The same thing is true for disk speeds. Unless you've got a fixed amount of time and need to transfer as much data as you can in that time, MB/s is the inverse of what you want. The vast majority of use cases are a fixed amount of MB that needs to be read/written, and the time it takes to do that is what you're interested in because that's time you spend twiddling your thumbs. If a game needs to read 1 GB to start up:

A 100 MB/s HDD will read it in 10 sec
a 250 MB/s SATA2 SSD will read it in 4 sec (a 6 sec savings for a 150 MB/s improvement)
A 500 MB/s SATA3 SSD will read it in 2 sec (a 2 sec savings for a 250 MB/s improvement)
A 1 GB/s PCIe SSD will read it in 1 sec (a 1 sec savings for a 500 MB/s improvement)
This 2 GB/s PCIe SSD will read it in 0.5 sec (a 0.5 sec savings for a 1000 MB/s improvement

Again, the actual time savings is inverted from the units we're using to measure. We really should be benchmarking HDDs and SSDs by sec/MB.

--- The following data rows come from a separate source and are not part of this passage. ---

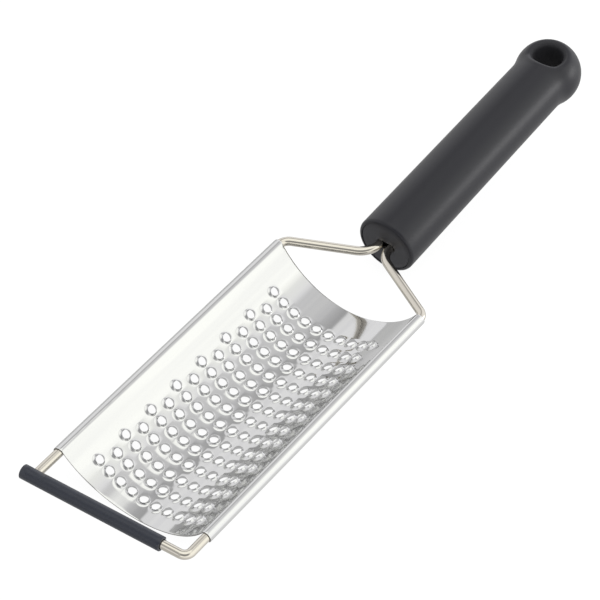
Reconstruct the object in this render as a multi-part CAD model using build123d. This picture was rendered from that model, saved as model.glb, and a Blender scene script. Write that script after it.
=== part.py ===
from build123d import *
import math
import os

os.makedirs("parts", exist_ok=True)

# The part is a hand rasp: a curved sheet of raised cutting holes hung between the
# two legs of one bent wire, a slim sleeve on the wire's front bar, and a round
# handle with a ball end. It is first laid out with X across the blade, Y from the
# blade's front edge to the handle and Z up, the wire's centre line at zero height.
# Lengths are in millimetres and angles in degrees.

# The wire frame. Its two legs run parallel. Its arms, from each leg's shoulder to
# the tail in the handle, are bent a little differently on the two sides.
wire_diameter = 3.8
wire_spacing = 70.0
right_leg_reach = 9.9
left_leg_reach = 14.4
front_bend_radius = 3.2
right_shoulder_reach = 2.3
left_shoulder_reach = 2.7
right_shoulder_radius = 4.6
left_shoulder_radius = 5.3
right_fork_gap = 2.6
left_fork_gap = 3.4
right_fork_radius = 8.0
left_fork_radius = 10.9
tail_gap = 0.8
tail_stand_out = 11.8

# The blade: a thin sheet, curved down between the wires and rolled over them. Its
# ends bow in, and its front is cut a little askew.
blade_length = 139.9
sheet_thickness = 0.5
trough_depth = 16.2
roll_clearance = 0.05
roll_lip_angle = -70.0
back_bow = 1.2
front_bow = 1.8
front_skew = 1.6

# The cutting holes: raised collars in staggered rows, as many as the margins leave room for.
row_pitch = 7.93
hole_pitch = 5.97
first_row_inset = 11.4
back_margin = 14.0
side_margin = 11.5
collar_height = 1.2
collar_mouth_diameter = 3.6
collar_root_diameter = 4.9
collar_wall = 0.25

# The sleeve on the front bar, slit behind so that it slips over the wire.
sleeve_diameter = 6.0
sleeve_length = 64.0
sleeve_inset = 11.0
sleeve_clearance = 0.1
sleeve_slit = 1.2

# The handle, tilted up from the blade about a pivot behind the blade, a little right of the middle.
pivot_reach = 22.2
handle_side_shift = 0.5
handle_tilt = 4.2
handle_stand_off = 2.6
handle_front_diameter = 26.8
handle_neck_diameter = 25.7
handle_rim_radius = 1.5
ball_diameter = 29.1
ball_distance = 120.9
neck_fillet_radius = 18.0
hang_hole_diameter = 13.0
hang_hole_lip = 2.2
core_diameter = 18.4
core_depth = 98.0

# The plug that closes the handle's front and holds the wire's tails.
plug_seat_wall = 1.65
plug_length = 20.0
plug_clearance = 0.05
plug_recess = 0.2
tail_clearance = 0.05

# Every cut runs past the surface it opens by this much.
overrun = 1.0

wire_radius = wire_diameter / 2
half_spacing = wire_spacing / 2
roll_radius = wire_radius + roll_clearance + sheet_thickness / 2
tail_offset = (wire_diameter + tail_gap) / 2
tail_length = plug_recess + plug_length + tail_stand_out
plug_seat_radius = handle_front_diameter / 2 - plug_seat_wall

# The trough's middle surface is the arc that runs smoothly into both rolls.
trough_radius = ((half_spacing ** 2 + trough_depth ** 2 - roll_radius ** 2)
                 / (2 * (roll_radius + trough_depth)))
trough_centre = trough_radius - trough_depth

# The angle at which the roll's axis is seen above the trough's centre line, and the room for holes.
trough_rise = math.degrees(math.atan2(trough_centre, half_spacing))
half_arc = trough_radius * math.radians(90 - trough_rise)
row_count = 1 + int((blade_length - first_row_inset - back_margin) / row_pitch)
holes_in_long_row = 1 + int(2 * (half_arc - side_margin) / hole_pitch)


def on_circle(centre, radius, degrees):
    """A point at an angle on a circle in the plane across the blade."""
    angle = math.radians(degrees)
    return (centre[0] + radius * math.cos(angle), 0, centre[1] + radius * math.sin(angle))


def blade_section():
    """Outline of the sheet across the blade: lip, roll, trough, roll and lip."""
    left, right, axis = (-half_spacing, 0), (half_spacing, 0), (0, trough_centre)
    lip = 180 - roll_lip_angle
    crest = (lip + trough_rise) / 2
    outline = []
    for side in (1, -1):
        roll = roll_radius + side * sheet_thickness / 2
        trough = trough_radius - side * sheet_thickness / 2
        outline.append(ThreePointArc(on_circle(left, roll, lip),
                                     on_circle(left, roll, crest),
                                     on_circle(left, roll, trough_rise)))
        outline.append(ThreePointArc(on_circle(axis, trough, 180 + trough_rise),
                                     on_circle(axis, trough, 270),
                                     on_circle(axis, trough, -trough_rise)))
        outline.append(ThreePointArc(on_circle(right, roll, 180 - trough_rise),
                                     on_circle(right, roll, 180 - crest),
                                     on_circle(right, roll, 180 - lip)))
    outline.append(Line(outline[0] @ 0, outline[3] @ 0))
    outline.append(Line(outline[2] @ 1, outline[5] @ 1))
    return Face(Wire(outline))


def end_cutter(end, skew, bow, side):
    """A block beyond one end of the blade, with the bowed end as its face."""
    half = half_spacing + roll_radius + sheet_thickness
    far = end - side * (trough_depth + overrun)
    start, middle, finish = (-half, end), (0, end + skew / 2 + side * bow), (half, end + skew)
    edges = [ThreePointArc(start, middle, finish), Line(finish, (half, far)),
             Line((half, far), (-half, far)), Line((-half, far), start)]
    return extrude(Face(Wire(edges)), trough_depth * 2, both=True)


def hole_places():
    """Frames of the holes, on the middle of the sheet: X across the blade, Z up out of the trough."""
    frames = []
    for row in range(row_count):
        y = first_row_inset + row * row_pitch
        count = holes_in_long_row - row % 2
        for column in range(count):
            angle = hole_pitch * (column - (count - 1) / 2) / trough_radius
            point = (trough_radius * math.sin(angle), y, trough_centre - trough_radius * math.cos(angle))
            out = (-math.sin(angle), 0, math.cos(angle))
            across = (-math.cos(angle), 0, -math.sin(angle))
            frames.append(Plane(origin=point, x_dir=across, z_dir=out))
    return frames


def make_blade():
    """The curved sheet with its rolled sides and raised cutting holes."""
    sheet = extrude(Pos(0, -overrun, 0) * blade_section(), blade_length + overrun * 2, dir=(0, 1, 0))
    sheet -= end_cutter(0, front_skew, front_bow, 1)
    sheet -= end_cutter(blade_length, 0, back_bow, -1)
    reach = collar_height + sheet_thickness / 2
    root, mouth = collar_root_diameter / 2, collar_mouth_diameter / 2
    collar = Pos(0, 0, reach / 2) * Cone(root, mouth + collar_wall, reach)
    slope = (root - mouth - collar_wall) / reach
    below = sheet_thickness / 2 + overrun
    drill_height = reach + below + overrun
    drill = Pos(0, 0, drill_height / 2 - below) * Cone(
        mouth + slope * (reach + below), mouth - slope * overrun, drill_height)
    frames = hole_places()
    raised = sheet.solid().fuse(*[(frame * collar).solid() for frame in frames])
    return raised.cut(*[(frame * drill).solid() for frame in frames])


pivot = Vector(handle_side_shift, blade_length + pivot_reach, 0)
handle_axis = Vector(0, math.cos(math.radians(handle_tilt)), math.sin(math.radians(handle_tilt)))
handle_front = pivot + handle_axis * handle_stand_off
handle_frame = Plane(origin=handle_front, x_dir=(1, 0, 0), z_dir=handle_axis)
right_corner = Vector(half_spacing, -right_leg_reach, 0)
left_corner = Vector(-half_spacing, -left_leg_reach, 0)


def make_wire():
    """The bent wire, from one tail in the handle round the front bar to the other."""
    across = Vector(tail_offset, 0, 0)
    right_fork = pivot - handle_axis * right_fork_gap + across
    left_fork = pivot - handle_axis * left_fork_gap - across
    points = [handle_front + handle_axis * tail_length + across,
              right_fork,
              Vector(half_spacing, blade_length + right_shoulder_reach, 0),
              right_corner,
              left_corner,
              Vector(-half_spacing, blade_length + left_shoulder_reach, 0),
              left_fork,
              handle_front + handle_axis * tail_length - across]
    radii = [right_fork_radius, right_shoulder_radius, front_bend_radius,
             front_bend_radius, left_shoulder_radius, left_fork_radius]
    path = FilletPolyline(*points, radius=radii)
    start = Plane(origin=points[0], z_dir=points[1] - points[0])
    return sweep(start * Circle(wire_radius), path=path)


def make_sleeve():
    """The slit sleeve on the front bar, shifted over the left corner of the wire."""
    along = (left_corner - right_corner).normalized()
    frame = Plane(origin=right_corner + along * sleeve_inset, x_dir=(0, 0, 1), z_dir=along)
    bore = wire_radius + sleeve_clearance
    sleeve = Cylinder(sleeve_diameter / 2, sleeve_length)
    sleeve -= Cylinder(bore, sleeve_length + overrun)
    sleeve -= Pos(0, sleeve_diameter / 2, 0) * Box(sleeve_slit, sleeve_diameter, sleeve_length + overrun)
    leg_width = wire_diameter + sleeve_clearance * 2
    leg_place = (left_corner - right_corner).length - sleeve_inset - sleeve_length / 2
    notch = Pos(0, sleeve_diameter / 2, leg_place - front_bend_radius / 2) * Box(
        leg_width, sleeve_diameter, leg_width + front_bend_radius)
    sleeve = Pos(0, 0, sleeve_length / 2) * (sleeve - notch)
    return frame * sleeve


def make_handle():
    """The hollow round handle with its ball end and hanging hole."""
    front, neck = handle_front_diameter / 2, handle_neck_diameter / 2
    ball = ball_diameter / 2
    body = Pos(0, 0, ball_distance / 2) * Cone(front, neck, ball_distance)
    body += Pos(0, 0, ball_distance) * Sphere(ball)
    rim = body.edges().filter_by(GeomType.CIRCLE).sort_by(Axis.Z)[0]
    body = fillet(rim, handle_rim_radius)
    seam = body.edges().filter_by(GeomType.CIRCLE)
    seam = seam.filter_by_position(Axis.Z, ball_distance - ball, ball_distance)
    body = fillet(seam, neck_fillet_radius)
    hang_hole = Rot(90, 0, 0) * Cylinder(hang_hole_diameter / 2, ball_diameter + overrun)
    body -= Pos(0, 0, ball_distance) * hang_hole
    reach = hang_hole_diameter / 2 + overrun
    lips = body.edges().filter_by_position(Axis.Z, ball_distance - reach, ball_distance + reach)
    lips = [edge for edge in lips if abs(edge.center().X) < reach and edge.geom_type != GeomType.LINE]
    body = fillet(lips, hang_hole_lip)
    seat_depth = plug_recess + plug_length
    body -= Pos(0, 0, (seat_depth - overrun) / 2) * Cylinder(plug_seat_radius, seat_depth + overrun)
    return handle_frame * (body - Pos(0, 0, core_depth / 2) * Cylinder(core_diameter / 2, core_depth))


def make_plug():
    """The plug in the handle's front, slotted for the two tails of the wire."""
    plug = Cylinder(plug_seat_radius - plug_clearance, plug_length)
    plug = Pos(0, 0, plug_recess + plug_length / 2) * plug
    slot = SlotCenterToCenter(tail_offset * 2, wire_diameter + tail_clearance * 2)
    return handle_frame * (plug - extrude(slot, plug_recess + plug_length + overrun))


def stood_on_its_middle(nodes):
    """The nodes moved so that the origin is under the middle of the whole part."""
    box = Compound(children=[Compound(shape.solids()) for shape in nodes.values()]).bounding_box()
    middle = box.center()
    shift = Pos(-middle.X, -middle.Y, -box.min.Z)
    return {name: shift * shape for name, shape in nodes.items()}


if __name__ == "__main__":
    nodes = {"grater_blade": make_blade(),
             "wire_frame": make_wire(),
             "foot_sleeve": make_sleeve(),
             "handle_body": make_handle(),
             "handle_plug": make_plug()}
    for name, shape in stood_on_its_middle(nodes).items():
        export_step(shape, "parts/" + name + ".step")
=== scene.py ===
# %% [markdown]
# # A rasp zester
#
# This lesson dresses a finished CAD model of a rasp zester: a curved steel sheet punched
# with raised cutting holes, hung between the legs of one bent wire, with a rubber sleeve on
# the front bar and a round plastic handle. The CAD model fixes every size. Each step below
# makes one piece as a smooth surface over the CAD solid, and gives it the finish of the
# real material. Lengths in the code are millimetres until a piece is stored in metres.

# %% Load the frame
import math

import bmesh
import bpy
import mathutils
import numpy as np
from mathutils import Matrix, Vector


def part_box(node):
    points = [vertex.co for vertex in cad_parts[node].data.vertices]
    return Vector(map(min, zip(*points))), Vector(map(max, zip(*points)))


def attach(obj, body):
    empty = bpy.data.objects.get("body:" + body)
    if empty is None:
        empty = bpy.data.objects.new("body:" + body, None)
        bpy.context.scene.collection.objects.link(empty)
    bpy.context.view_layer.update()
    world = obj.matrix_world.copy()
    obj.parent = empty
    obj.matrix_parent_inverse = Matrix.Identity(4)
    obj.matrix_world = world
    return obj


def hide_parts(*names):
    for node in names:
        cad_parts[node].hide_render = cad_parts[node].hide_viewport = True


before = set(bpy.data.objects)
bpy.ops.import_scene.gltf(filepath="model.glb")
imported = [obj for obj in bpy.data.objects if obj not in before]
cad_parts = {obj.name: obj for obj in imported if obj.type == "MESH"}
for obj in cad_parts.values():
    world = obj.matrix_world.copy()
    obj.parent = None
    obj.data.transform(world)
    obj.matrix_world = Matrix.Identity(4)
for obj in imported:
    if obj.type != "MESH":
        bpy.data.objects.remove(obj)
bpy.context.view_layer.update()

# %% [markdown]
# ## The layout
#
# The CAD model is laid out with its origin between the two wire legs at the blade's front
# edge, and then moved so that the origin is under its middle. One offset turns layout
# coordinates into the frame's. A CAD box gives a test of it.

# %% Sizes shared by all the pieces
TO_FRAME = np.array((1.292, -141.0565, 16.45))
WIRE_RADIUS = 1.9
HALF_SPACING = 35.0
BLADE_LENGTH = 139.9
HANDLE_TILT = math.radians(4.2)
HANDLE_AXIS = np.array((0.0, math.cos(HANDLE_TILT), math.sin(HANDLE_TILT)))
HANDLE_UP = np.array((0.0, -math.sin(HANDLE_TILT), math.cos(HANDLE_TILT)))
# Where the wire's two arms meet: a little right of the middle, and behind the blade.
PIVOT_RIGHT, PIVOT_BEHIND, FRONT_PAST_PIVOT = 0.5, 22.2, 2.6
PIVOT = np.array((PIVOT_RIGHT, BLADE_LENGTH + PIVOT_BEHIND, 0.0))
HANDLE_FRONT = PIVOT + HANDLE_AXIS * FRONT_PAST_PIVOT
# The lattice of cutting holes: short rows of one hole fewer lie between the long rows.
ROW_PITCH, HOLE_PITCH, FIRST_ROW, ROWS, IN_LONG_ROW = 7.93, 5.97, 11.4, 15, 10
BLADE_CORNER = np.array((-37.45, 0.03, -16.45))

low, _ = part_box("grater_blade")
print("blade's lowest corner, CAD:", [round(c, 5) for c in low])
print("the same from the layout:  ", [round(c / 1000, 5) for c in BLADE_CORNER + TO_FRAME])

# %% [markdown]
# ## From arrays to a mesh
#
# Every piece is one or more grids of points, worked out as whole arrays. A grid's faces join
# each point to its neighbours. Grids that share an edge have equal points there, so merging
# doubles sews them together, and the normals are then turned outwards. Edges sharper than an
# angle are kept crisp, and all the others are shaded smooth.

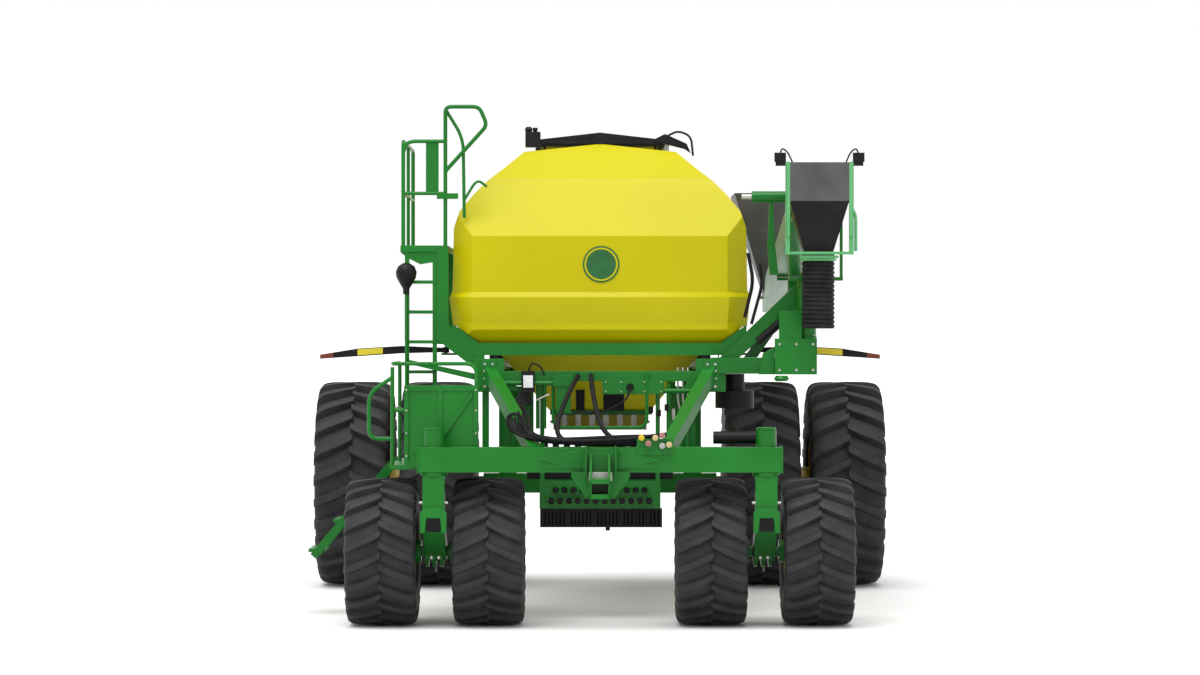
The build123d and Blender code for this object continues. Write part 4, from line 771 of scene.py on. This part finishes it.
meter_ribs = [brick((x, x + 0.075), (-1.735, -1.706), (1.715, 1.83)) for x in meter_places]
gather("meter_ribs", meter_ribs, shaded_hopper_yellow)
# The tool box's thin top strip takes the paler green: painted highlight on its lit top edge.
box_lid = brick((-0.40, -0.26), (-2.604, -2.52), (2.188, 2.20))
gather("tool_box_lid", [box_lid], highlight_green)

# Tied hose harness: more sleeved hoses run beside the two free ones and end in capped couplers on a
# bracket at the beam's front edge.
harness = []
for n in range(5):
    over, lift = 0.022 * n, 0.012 * (n % 3)
    harness.append(swept([
        (-0.70 + over, -2.60, 2.05 - over), (-0.78 + over, -2.90, 1.93),
        (-0.80 + 2 * over, -3.20, 1.80 + lift), (-0.70 + over, -3.42, 1.68 + lift),
        (-0.45 + over, -3.48 - over, 1.625 + lift),
        (-0.10, -3.49 - over, 1.613 + 2 * lift), (0.22, -3.50 - over, 1.63 + 2 * lift),
        (0.36 + 0.055 * n, -3.60, 1.66 + 0.01 * n)], 0.017, 0.14))
harness.append(swept([(-0.62, -3.44, 1.66), (-0.79, -3.40, 1.72), (-0.82, -3.38, 1.86), (-0.70, -3.38, 1.88),
                      (-0.66, -3.42, 1.70), (-0.40, -3.47, 1.64)], 0.014, 0.10))
gather("tied_harness", harness, sleeve_black, edge=0)
caps = {"yellow": ((196, 164, 40), [(0.36, 1.67)]), "pink": ((150, 104, 96), [(0.42, 1.62), (0.54, 1.69)]),
        "cream": ((176, 160, 112), [(0.48, 1.67), (0.60, 1.61)]), "grey": ((150, 150, 146), [(0.54, 1.60)])}
cap_outline = [(-0.05, 0.014), (-0.045, 0.026), (0.0, 0.026)]
for colour, (shade, spots) in caps.items():
    coat = finish(f"cap_{colour}", srgb(*shade), srgb(*[min(255, step + 10) for step in shade]), 0.4, 20, 0.1)
    cap_forms = [lathe(cap_outline, (x, -3.655, z), "y", 20) for x, z in spots]
    gather(f"coupler_caps_{colour}", cap_forms, coat, edge=0)
cap_spots = [spot for _, spots in caps.values() for spot in spots]
coupler_forms = [lathe([(-0.02, 0.022), (0.08, 0.022)], (x, -3.635, z), "y", 20) for x, z in cap_spots]
gather("coupler_bodies", coupler_forms, zinc, edge=0)
bracket = brick((0.32, 0.64), (-3.637, -3.626), (1.52, 1.66))
gather("coupler_bracket", [bracket], green_enamel)

# Marker fittings: an amber reflector strip and a red end lamp, both moulded plastic, glued to the
# front of each marker arm. They fold with it.
reflector = finish("reflector_amber", srgb(196, 178, 40), srgb(214, 196, 56), 0.3, 90, 0.4)
lamp_red = finish("lamp_red", srgb(96, 44, 30), srgb(120, 54, 36), 0.3, 60, 0.3)
for side, name in ((-1, "left"), (1, "right")):
    yellow_bar = [(side * 2.20, 2.378), (side * 1.97, 2.393), (side * 1.97, 2.447), (side * 2.20, 2.432)]
    red_bar = [(side * 2.535, 2.352), (side * 2.42, 2.36), (side * 2.42, 2.402), (side * 2.535, 2.384)]
    body, strip, lamp = f"marker_{name}", plate(yellow_bar, -2.227, -2.220), plate(red_bar, -2.230, -2.220)
    gather(f"reflector_{name}", [strip], reflector, body)
    gather(f"end_lamp_{name}", [lamp], lamp_red, body)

A 10 sec/MB HDD will read 1 GB in 10 sec
A 4 sec/MB SATA2 SSD will read it in 4 sec (a 6 sec savings for a 6 sec/MB improvement)
A 2 sec/MB SATA3 SSD will read it in 2 sec (a 2 sec savings for a 2 sec/MB improvement)
A 1 sec/MB PCIe SSD will read it in 1 sec (a 1 sec savings for a 1 sec/MB improvement)
This 0.5 sec/MB PCIe SSD will read it in 0.5 sec (a 0.5 sec savings for a 0.5 sec/MB improvement)

That's nice and linear. You see that the vast majority of your speedup comes from switching from a HDD to a SSD - any SSD, even the old slow first gen ones. The next biggest savings is switching to a SATA3 SSD. Beyond that the extra speed is nice, but don't be mislead by the huge MB/s figures - the speedup from PCIe drives will never be as big as those first two steps from a HDD to a SATA SSD. Manufacturers just report performance in MB/s (instead of sec/MB) because it exaggerates the importance of tiny increases in time saved, and thus helps them sell new and improved (and more expensive) products. Review sites also report in MB/s because if you report in sec/MB, the benchmark graphs are boring and the speedup from these shiny new SSDs is barely perceptible.